A Rigged Competition: Ride-Hailing vs. Car-Sharing

Luddites and taxicab protectionists alike lament the fact that ride-hailing services like Uber and Lyft face lower taxes and fewer regulatory burdens. However, such complaints cannot be levied against car-sharing firms like Zipcar and Car2Go.

As Josh Zumbrun reports for The Wall Street Journal, “Local governments around the country are tipping the scales and helping to shape the industry’s winners and losers” by increasing taxes “on the car-sharing industry but not ride-hailing.”

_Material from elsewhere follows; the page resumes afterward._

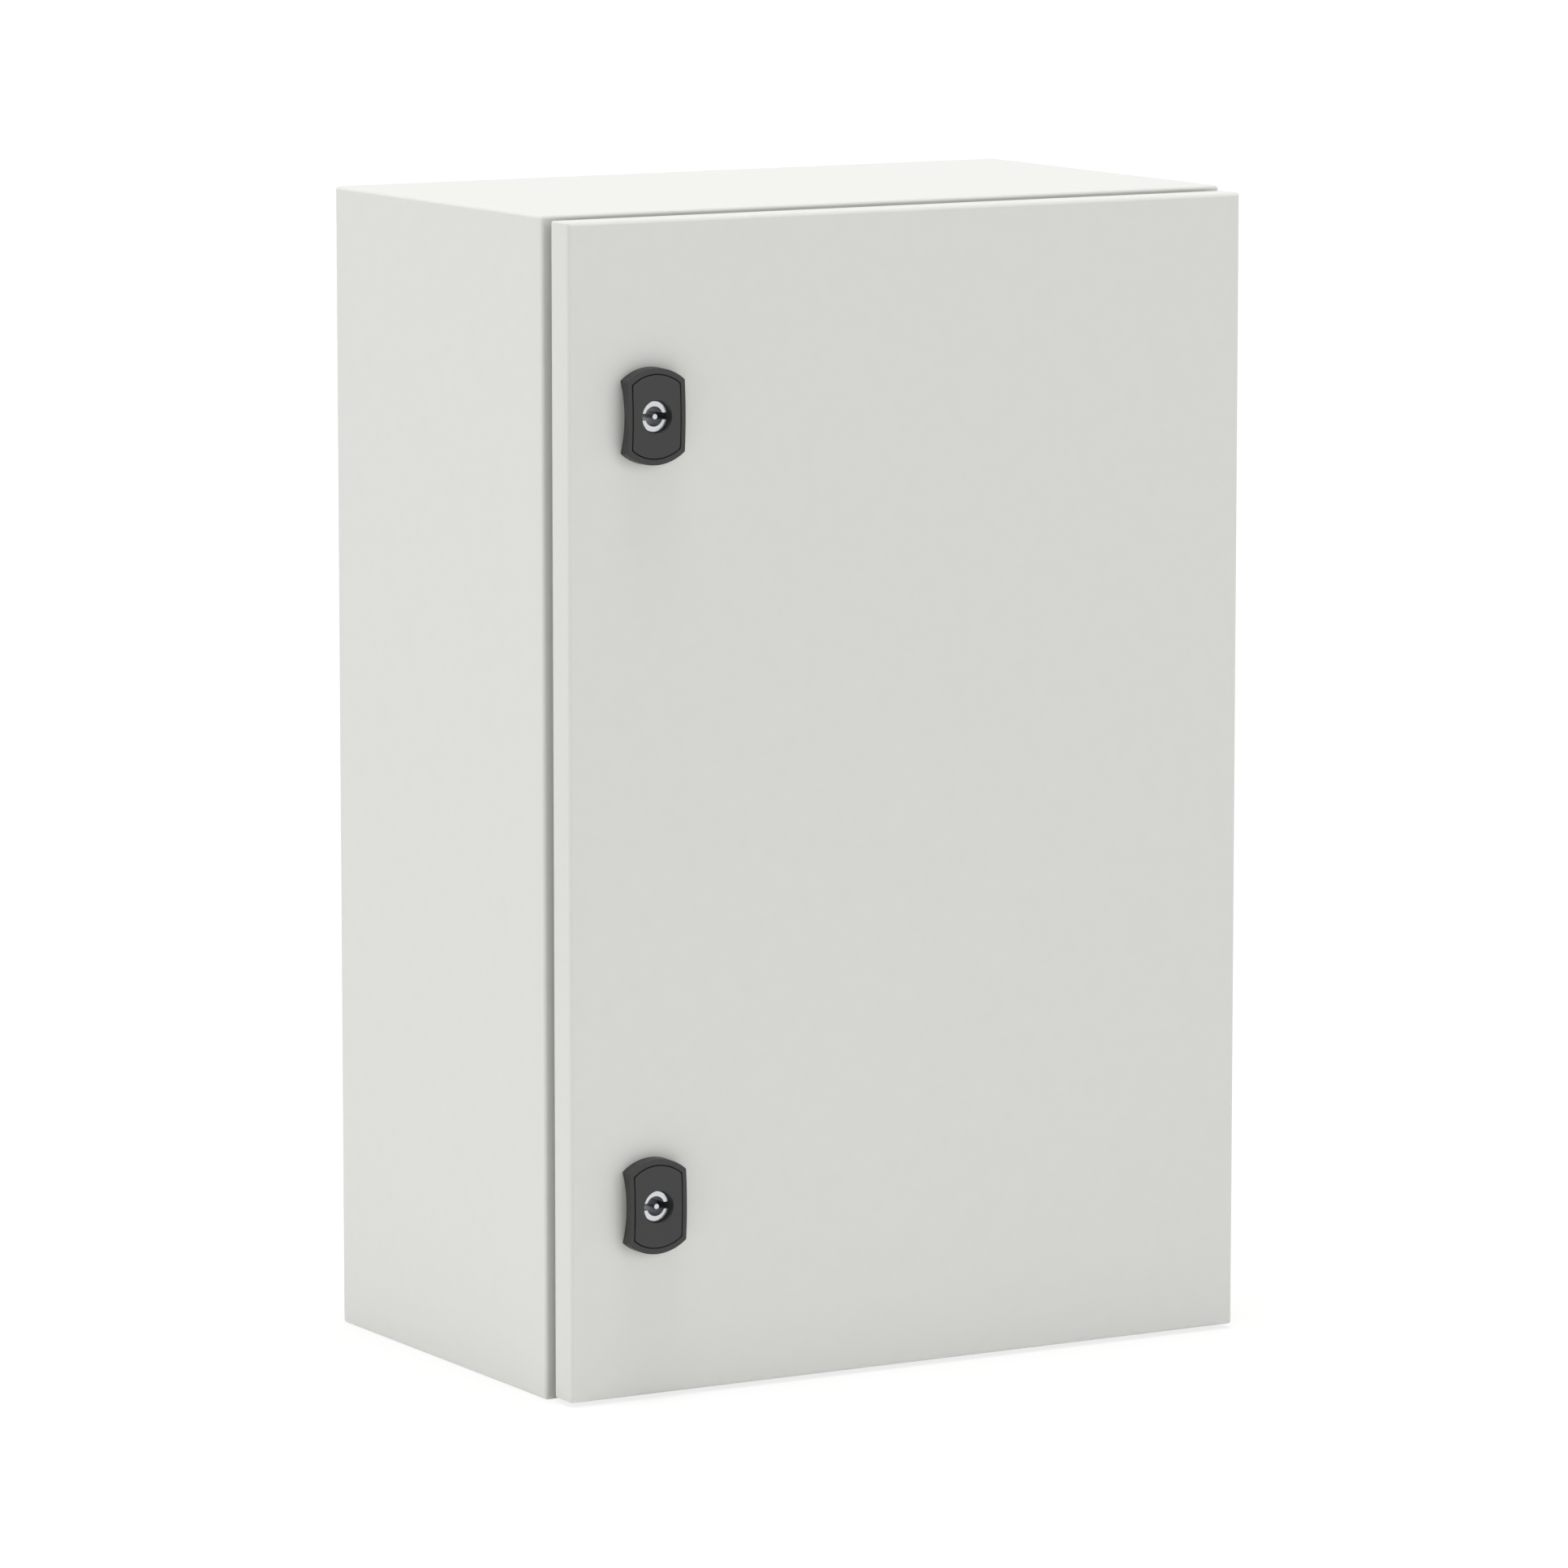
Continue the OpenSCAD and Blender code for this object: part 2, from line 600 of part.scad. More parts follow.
module door_gasket() color(foam) at_flange()
    translate([0, gasket_rear, body_h / 2]) rotate([90, 0, 0]) linear_extrude(gasket_rear - door_inner)
        difference() {
            rounded_rect(2 * gasket_side, body_h - 2 * (gasket_top_margin - gasket_w / 2), gasket_corner_r);
            rounded_rect(2 * (gasket_side - gasket_w), body_h - 2 * (gasket_top_margin + gasket_w / 2),
                         gasket_corner_r - gasket_w / 2);
        }

// U-shaped rail with its web on the door and a row of holes through both legs
module door_rail(side) color(galvanised) at_flange() difference() {
    translate([side * rail_mid - rail_w / 2, door_inner, door_inset + rail_end]) difference() {
        cube([rail_w, rail_d, rail_l]);
        translate([rail_t, rail_t, -cut]) cube([rail_w - 2 * rail_t, rail_d, rail_l + 2 * cut]);
    }
    for (i = [0 : rail_holes])
        translate([side * rail_mid - rail_w, door_inner + rail_t + (rail_d - rail_t) / 2,
                   body_h / 2 + (i - rail_holes / 2) * rail_pitch])
            rotate([0, 90, 0]) cylinder(h = 2 * rail_w, d = rail_hole_d);
    for (z = rail_stud_zs)
        facing_wall(side * rail_mid, door_inner - cut, z)
            cylinder(h = rail_t + 2 * cut, d = rail_stud_d + 2 * screw_gap);
}

// One of a shape at each stud of both rails, standing on the plane y of the door
module at_rail_studs(y) at_flange()
    for (side = [-1, 1], z = rail_stud_zs) facing_wall(side * rail_mid, y, z) children();

module rail_studs() color(zinc) at_rail_studs(door_inner) rod(rail_stud_d, rail_stud_l);
module rail_nuts() color(zinc) at_rail_studs(door_inner + rail_t) hex_nut(m5_nut_af, m5_nut_t, rail_stud_d);

module at_door_earth() at_flange() facing_wall(door_earth_x, door_inner, door_earth_z) children();
module door_earth_stud() color(zinc) at_door_earth() rod(earth_d, earth_stack + earth_stud_free);
module door_earth_washer() color(zinc) at_door_earth() earth_washers(1);
module door_earth_nut() color(zinc) at_door_earth() earth_nuts(1);

// ---------- locks ----------
// Each lock is drawn on its own axis: local Z points out of the door's face, local Y is up.

module at_lock(z) at_flange() facing_front(lock_x, door_front, z) children();

// Outline of the plate or the cover: a circle with two straight sides
module plate_outline(r, w) intersection() {
    circle(r, $fn = 180);
    square([w, 2 * r + cut], center = true);
}

// Everything under the crowned face of the plate
module under_crown(crown) translate([0, 0, crown - crown_r]) rotate([0, 90, 0])
    cylinder(h = 4 * plate_r, r = crown_r, center = true, $fn = 360);

module escutcheon() color(dark_plastic) difference() {
    intersection() {
        linear_extrude(plate_crown + cut) plate_outline(plate_r, plate_w);
        under_crown(plate_crown);
    }
    for (side = [-1, 1])
        translate([side * (plate_w / 2 - scoop + scoop_r), 0, -cut])
            cylinder(h = plate_crown + 2 * cut, r1 = scoop_r + cut * scoop / plate_crown,
                     r2 = scoop_r - scoop - cut * scoop / plate_crown, $fn = 180);
    translate([0, 0, plate_floor]) linear_extrude(plate_crown) plate_outline(cover_r, cover_w);
    translate([0, 0, -cut]) linear_extrude(plate_crown)
        barrel_section(barrel_d + 2 * flats_gap, barrel_flats + 2 * flats_gap);
    translate([0, 0, -cut]) cylinder(h = seal_t + cut, r = barrel_d / 2 + seal_w + seat_gap);
}

module lock_cover() color(dark_plastic) difference() {
    intersection() {
        translate([0, 0, insert_front + cover_lift]) linear_extrude(plate_crown)
            plate_outline(cover_r - cover_gap, cover_w - 2 * cover_gap);
        under_crown(plate_crown);
    }
    cylinder(h = 2 * plate_crown, d = recess_d);
}

module lock_housing() color(dark_plastic) difference() {
    union() {
        translate([0, 0, plate_floor]) cylinder(h = head_t, r = head_r);
        translate([0, 0, door_front - barrel_rear])
            linear_extrude(barrel_rear - door_front + plate_floor) barrel_section(barrel_d, barrel_flats);
    }
    translate([0, 0, insert_front - insert_l - seat_gap])
        cylinder(h = insert_l + seat_gap + cut, d = insert_d + 2 * run_gap);
    translate([0, 0, door_front - barrel_rear - cut])
        cylinder(h = barrel_rear - door_front + insert_front, r = shaft_r + run_gap);
}

module lock_seal() color(rubber) washer(barrel_d / 2 + seal_w, barrel_d + 2 * flats_gap, seal_t);

module lock_nut() color(zinc) translate([0, 0, -door_t - lock_nut_t]) hex_nut(lock_nut_af, lock_nut_t, barrel_d);

module lock_rotor() color(zinc) difference() {
    union() {
        difference() {
            translate([0, 0, insert_front - insert_l]) cylinder(h = insert_l, d = insert_d);
            translate([0, 0, insert_front - key_bore_l]) cylinder(h = key_bore_l + cut, d = key_bore_d);
            translate([-insert_d, -key_slot_h / 2, insert_front - key_bore_l])
                cube([2 * insert_d, key_slot_h, key_bore_l + cut]);
        }
        translate([0, 0, insert_front - key_bore_l - cut])
            cylinder(h = key_bore_l + cut + pin_proud, d = key_pin_d);
        translate([0, 0, door_front - cam_front])
            cylinder(h = cam_front - door_front + insert_front - insert_l, r = shaft_r);
        translate([-square / 2, -square / 2, door_front - cam_rear + square_short])
            cube([square, square, cam_t]);
    }
    translate([0, 0, door_front - cam_rear]) cylinder(h = cam_screw_l, d = cam_screw_d);
}

module cam() color(zinc) translate([0, 0, door_front - cam_rear]) linear_extrude(cam_t) difference() {
    union() {
        circle(d = cam_w);
        translate([-cam_w / 2, -cam_reach + cam_w / 2]) square([cam_w, cam_reach - cam_w / 2]);
        translate([0, -cam_reach + cam_w / 2]) circle(d = cam_w);
    }
    square(square + 2 * square_gap, center = true);
}

module cam_washer() color(zinc) translate([0, 0, door_front - cam_rear - washer_t])
    washer(cam_washer_r, cam_screw_d + 2 * washer_gap, washer_t);

module cam_screw() color(zinc) translate([0, 0, door_front - cam_rear - washer_t]) {
    rod(cam_screw_d, cam_screw_l + washer_t - cam_screw_room);
    translate([0, 0, -cam_screw_head]) hexagon(cam_screw_af, cam_screw_head);
}

// ---------- drawing ----------

body_wrap();
rear_panel();
mounting_plate();
plate_studs();
plate_spacers();
plate_washers();
plate_nuts();
gland_plate();
gland_gasket();
gland_studs();
gland_washers();
gland_nuts();
body_earth_stud();
body_earth_washers();
body_earth_nuts();
hinge_bracket(hinge_zs[1]);  // hinge_bracket_upper
hinge_bracket(hinge_zs[0]);  // hinge_bracket_lower
hinge_pin(hinge_zs[1]);  // hinge_pin_upper
hinge_pin(hinge_zs[0]);  // hinge_pin_lower
bracket_screws();
door_panel();
door_gasket();
door_rail(-1);  // door_rail_left
door_rail(1);  // door_rail_right
rail_studs();
rail_nuts();
door_earth_stud();
door_earth_washer();
door_earth_nut();
hinge_leaf(hinge_zs[1]);  // hinge_leaf_upper
hinge_leaf(hinge_zs[0]);  // hinge_leaf_lower
leaf_studs();
leaf_nuts();
at_lock(lock_zs[1]) escutcheon();  // escutcheon_upper
at_lock(lock_zs[0]) escutcheon();  // escutcheon_lower
at_lock(lock_zs[1]) lock_cover();  // lock_cover_upper
at_lock(lock_zs[0]) lock_cover();  // lock_cover_lower
at_lock(lock_zs[1]) lock_housing();  // lock_housing_upper
at_lock(lock_zs[0]) lock_housing();  // lock_housing_lower
at_lock(lock_zs[1]) lock_seal();  // lock_seal_upper
at_lock(lock_zs[0]) lock_seal();  // lock_seal_lower
at_lock(lock_zs[1]) lock_nut();  // lock_nut_upper
at_lock(lock_zs[0]) lock_nut();  // lock_nut_lower
at_lock(lock_zs[1]) lock_rotor();  // lock_rotor_upper
at_lock(lock_zs[0]) lock_rotor();  // lock_rotor_lower
at_lock(lock_zs[1]) cam();  // cam_upper
at_lock(lock_zs[0]) cam();  // cam_lower
at_lock(lock_zs[1]) cam_washer();  // cam_washer_upper
at_lock(lock_zs[0]) cam_washer();  // cam_washer_lower
at_lock(lock_zs[1]) cam_screw();  // cam_screw_upper
at_lock(lock_zs[0]) cam_screw();  // cam_screw_lower
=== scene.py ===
"""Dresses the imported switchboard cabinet: painted sheet steel, gasket, locks, hinges and hardware."""

import functools
import json
from math import ceil, cos, pi, radians, sin

import bmesh
import bpy
from bpy.props import FloatProperty, FloatVectorProperty, PointerProperty
from bpy.types import Operator, Panel, PropertyGroup
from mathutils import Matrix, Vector

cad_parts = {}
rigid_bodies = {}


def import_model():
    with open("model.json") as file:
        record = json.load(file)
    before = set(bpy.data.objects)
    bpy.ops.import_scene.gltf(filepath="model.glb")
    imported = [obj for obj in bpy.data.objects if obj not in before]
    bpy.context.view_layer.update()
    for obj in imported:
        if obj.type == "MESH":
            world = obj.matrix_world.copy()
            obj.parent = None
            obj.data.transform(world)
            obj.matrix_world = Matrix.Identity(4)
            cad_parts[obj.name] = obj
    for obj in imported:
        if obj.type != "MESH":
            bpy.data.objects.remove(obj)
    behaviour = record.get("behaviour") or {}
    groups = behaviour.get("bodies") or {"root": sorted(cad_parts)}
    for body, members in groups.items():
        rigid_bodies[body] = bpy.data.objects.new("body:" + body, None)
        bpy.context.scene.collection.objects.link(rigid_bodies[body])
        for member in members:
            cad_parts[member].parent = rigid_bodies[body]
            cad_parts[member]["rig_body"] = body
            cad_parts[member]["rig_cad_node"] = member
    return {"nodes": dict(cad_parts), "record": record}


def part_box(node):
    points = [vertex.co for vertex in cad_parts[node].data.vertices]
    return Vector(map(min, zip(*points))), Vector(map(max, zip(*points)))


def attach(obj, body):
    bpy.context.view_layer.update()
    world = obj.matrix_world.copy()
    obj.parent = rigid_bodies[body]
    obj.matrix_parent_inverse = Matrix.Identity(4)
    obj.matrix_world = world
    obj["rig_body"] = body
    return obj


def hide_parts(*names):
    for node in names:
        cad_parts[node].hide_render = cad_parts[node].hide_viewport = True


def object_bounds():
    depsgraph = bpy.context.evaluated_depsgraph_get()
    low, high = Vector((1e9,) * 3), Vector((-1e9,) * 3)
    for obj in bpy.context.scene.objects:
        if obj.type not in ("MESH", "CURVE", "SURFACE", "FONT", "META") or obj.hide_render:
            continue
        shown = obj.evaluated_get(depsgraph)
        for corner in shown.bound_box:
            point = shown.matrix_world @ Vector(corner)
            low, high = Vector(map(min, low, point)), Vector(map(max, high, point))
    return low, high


bl_info = {
    "name": "Switchboard Cabinet Finish",
    "version": (1, 0, 0),
    "blender": (4, 5, 0),
    "location": "3D View > Sidebar > Cabinet",
    "description": "Models and finishes the pieces of a wall-mounted sheet-steel cabinet",
    "category": "Object",
}

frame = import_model()
CAD_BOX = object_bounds()

MM = 0.001
NEAR = 0.01 * MM  # points of a finished mesh closer than this count as one
CAD_NEAR = 0.002 * MM  # the same for a CAD node's mesh
CUT_NEAR = 0.001 * MM  # the same where a plane cuts or a thread's turns meet
PARALLEL = 0.999  # cosine above which two directions count as one
X, Y, Z = Vector((1, 0, 0)), Vector((0, 1, 0)), Vector((0, 0, 1))
ENDS = ("upper", "lower")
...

Unfortunately for the car-sharing industry, it entered into an already heavily-taxed sector of the economy: rental cars. As Zumbrun explains, rental cars’ “taxes often are intended to extract revenue from business travelers, although in practice many are applied on a per-transaction basis.” For example, Zumbrun writes that “A business traveler might barley notice a $4 tax on a $100 car rental for a multiday trip. Someone paying $4 in tax on an $8 one-hour rental, however, is far more likely to take notice.”

However, as a new Mercatus Center report argues, the comparable absence of government meddling in the new ride-hailing industry versus the traditional taxicab industry is not an argument for intervention but rather one for de-regulating the transportation industry, including taxis and—in this case—the rental industry as well.